The announcement about Celebrex's potential dangers came after a study researching the drug for cancer-fighting properties.

One group of patients being tested showed an increased risk for heart attack, but doctors we spoke with say that risk should not stop people from taking the medicine.

Dr. Andrew Fercowicz, MD said, "Celebrex doesn't have direct effect that in sense that you take it, you get a heart attack. No, it doesn't work this way. They found in big studies involving millions of people that you have increased risk by statistics."

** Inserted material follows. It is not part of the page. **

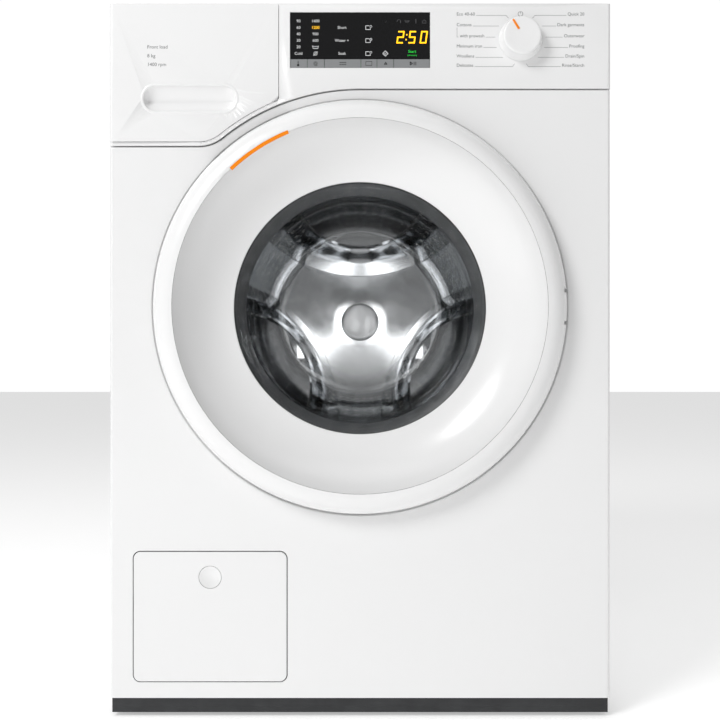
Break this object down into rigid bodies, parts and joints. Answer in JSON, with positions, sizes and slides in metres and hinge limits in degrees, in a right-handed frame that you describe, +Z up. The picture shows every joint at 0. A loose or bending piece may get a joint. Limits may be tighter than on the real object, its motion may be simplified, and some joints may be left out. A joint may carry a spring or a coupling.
{
  "type": "front load washing machine",
  "caption": "Free standing front load washer with a dished porthole door, drum on sprung tub, belt drive, detergent drawer, selector, service flap and levelling feet.",
  "frame": {"origin": "on the floor, under the middle of the whole machine", "axes": "+Z up, -Y towards the user in front of the door, +X to the user's right"},
  "size_m": [0.596, 0.636, 0.85],
  "materials": {
    "white_enamel": "gloss white enamelled steel sheet",
    "zinc_steel": "zinc coated steel sheet",
    "white_abs": "gloss white moulded ABS",
    "white_laminate": "white melamine faced board",
    "dark_pp": "dark grey moulded polypropylene",
    "display_black": "black gloss acrylic window",
    "key_grey": "satin grey key strip",
    "board_green": "green circuit board",
    "pale_pp": "pale grey moulded polypropylene",
    "valve_plastic": "white nylon with a threaded spigot",
    "hose_rubber": "black EPDM hose",
    "lock_black": "black nylon",
    "spring_steel": "bright zinc plated steel",
    "damper_grey": "grey moulded damper",
    "gasket_rubber": "grey EPDM door gasket",
    "concrete": "cast concrete",
    "motor_metal": "black painted motor casing",
    "belt_rubber": "ribbed black rubber belt",
    "drum_steel": "polished perforated stainless steel",
    "paddle_steel": "polished stainless steel",
    "cast_aluminium": "cast aluminium",
    "door_glass_clear": "clear moulded glass bowl",
    "orange_marker": "orange inlay",
    "foot_rubber": "black rubber pad on a threaded stem"
  },
  "bodies": {
    "cabinet": {"side_panel_left": "white_enamel", "side_panel_right": "white_enamel", "rear_panel": "zinc_steel", "rear_service_cover": "white_enamel", "base_tray": "dark_pp", "top_cover": "white_laminate", "front_panel": "white_enamel", "cross_braces": "zinc_steel", "control_fascia": "white_abs", "display_window": "display_black", "touch_keys": "key_grey", "control_board": "board_green", "dispenser_housing": "pale_pp", "inlet_valve": "valve_plastic", "inner_pipes": "hose_rubber", "rear_fittings": "pale_pp", "door_lock": "lock_black", "hinge_bracket": "zinc_steel", "drain_pump": "dark_pp", "filter_well": "dark_pp", "cabinet_screws": "spring_steel", "damper_cylinders": "damper_grey", "suspension_springs": "spring_steel", "door_gasket": "gasket_rubber", "gasket_front_clamp": "spring_steel", "sump_hose": "hose_rubber", "fill_hose": "hose_rubber"},
    "tub": {"tub_front": "pale_pp", "tub_rear": "pale_pp", "counterweights": "concrete", "drum_bearings": "spring_steel", "motor_housing": "motor_metal", "heater": "spring_steel", "drive_belt": "belt_rubber", "damper_rods": "spring_steel", "gasket_rear_clamp": "spring_steel"},
    "drum": {"drum_shell": "drum_steel", "drum_back": "drum_steel", "drum_paddles": "paddle_steel", "drum_spider": "cast_aluminium", "drum_hub_cap": "paddle_steel", "drum_pulley": "cast_aluminium"},
    "rotor": {"motor_rotor": "motor_metal"},
    "door": {"door_outer_ring": "white_abs", "door_dish_ring": "white_abs", "door_glass": "door_glass_clear", "door_inner_frame": "pale_pp", "door_marker": "orange_marker", "door_hook": "lock_black", "door_hinge_arm": "spring_steel"},
    "drawer": {"drawer_front": "white_abs", "drawer_tray": "pale_pp"},
    "selector": {"selector_knob": "white_abs"},
    "flap": {"service_flap": "white_abs"},
    "button": {"flap_button": "white_abs"},
    "filter_cap": {"pump_filter_cap": "dark_pp"},
    "foot_front_left_body": {"foot_front_left": "foot_rubber"},
    "foot_front_right_body": {"foot_front_right": "foot_rubber"},
    "foot_rear_left_body": {"foot_rear_left": "foot_rubber"},
    "foot_rear_right_body": {"foot_rear_right": "foot_rubber"}
  },
  "joints": [
    {"name": "door_swing", "type": "hinge", "parent": "cabinet", "child": "door", "pos_m": [0.228, -0.303, 0.489], "axis": [0, 0, 1], "range_deg": [0, 130]},
    {"name": "tub_bounce", "type": "slide", "parent": "cabinet", "child": "tub", "axis": [0, 0, 1], "range_m": [-0.01, 0.01], "stiffness_N_per_m": 12000, "springref_m": 0.02992, "deforming": ["suspension_springs", "door_gasket", "sump_hose", "fill_hose"]},
    {"name": "drum_spin", "type": "hinge", "parent": "tub", "child": "drum", "pos_m": [0, 0.013, 0.489], "axis": [0, 1, 0], "continuous": true},
    {"name": "motor_spin", "type": "hinge", "parent": "tub", "child": "rotor", "pos_m": [0, 0.213, 0.165], "axis": [0, 1, 0], "continuous": true},
    {"name": "drawer_slide", "type": "slide", "parent": "cabinet", "child": "drawer", "axis": [0, -1, 0], "range_m": [0, 0.22]},
    {"name": "selector_turn", "type": "hinge", "parent": "cabinet", "child": "selector", "pos_m": [0.1907, -0.297, 0.8076], "axis": [0, -1, 0], "continuous": true},
    {"name": "flap_swing", "type": "hinge", "parent": "cabinet", "child": "flap", "pos_m": [-0.1784, -0.2824, 0.0548], "axis": [1, 0, 0], "range_deg": [0, 90]},
    {"name": "flap_button_press", "type": "slide", "parent": "flap", "child": "button", "axis": [0, 1, 0], "range_m": [0, 0.0025], "stiffness_N_per_m": 400, "springref_m": -0.001},
    {"name": "filter_cap_turn", "type": "hinge", "parent": "cabinet", "child": "filter_cap", "pos_m": [-0.1784, -0.257, 0.108], "axis": [0, -1, 0], "range_deg": [0, 180]},
    {"name": "foot_front_left_adjust", "type": "slide", "parent": "cabinet", "child": "foot_front_left_body", "axis": [0, 0, -1], "range_m": [0, 0.015]},
    {"name": "foot_front_right_adjust", "type": "slide", "parent": "cabinet", "child": "foot_front_right_body", "axis": [0, 0, -1], "range_m": [0, 0.015]},
    {"name": "foot_rear_left_adjust", "type": "slide", "parent": "cabinet", "child": "foot_rear_left_body", "axis": [0, 0, -1], "range_m": [0, 0.015]},
    {"name": "foot_rear_right_adjust", "type": "slide", "parent": "cabinet", "child": "foot_rear_right_body", "axis": [0, 0, -1], "range_m": [0, 0.015]}
  ],
  "couplings": [
    {"joint": "motor_spin", "follows": "drum_spin", "ratio": 13.636}
  ]
}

Those numbers are alarming. Patients showed double the risk of heart attack. It's enough to convince many Celebrex users to stop taking the drug.

Barbara Buchanan said, "I was taking Celebrex a couple times a day and it seemed like it helped."

Barbara stopped using Celebrex when she heard about Vioxx being taken off the market. She says the drugs were so alike, she was afraid Celebrex would be next. Friday's announcement confirmed her fears.

Barbara said, "I'm really glad I quit taking it then."

Before you stop taking Celebrex, it's probably best to get an expert opinion. Your doctor can explain the risks involved.

Dr. Fercowicz said, "statistically speaking you have a chance at winning say the Texas State Lottery doesn't mean that you win it. And the same with the medication, statistically speaking you have more risk of say heart problems or stroke doesn't mean that you'll get it."

Taking most any type of medication involves some sort of potential danger. Medicine cabinets are full of bottles with warnings on them. Warnings that allow you to make informed decisions, about taking drugs like Celebrex.

The study that prompted the warning was testing at a higher dosage than most people take, between 400 and 800 milligrams a day. About 20 million people have prescriptions for Celebrex.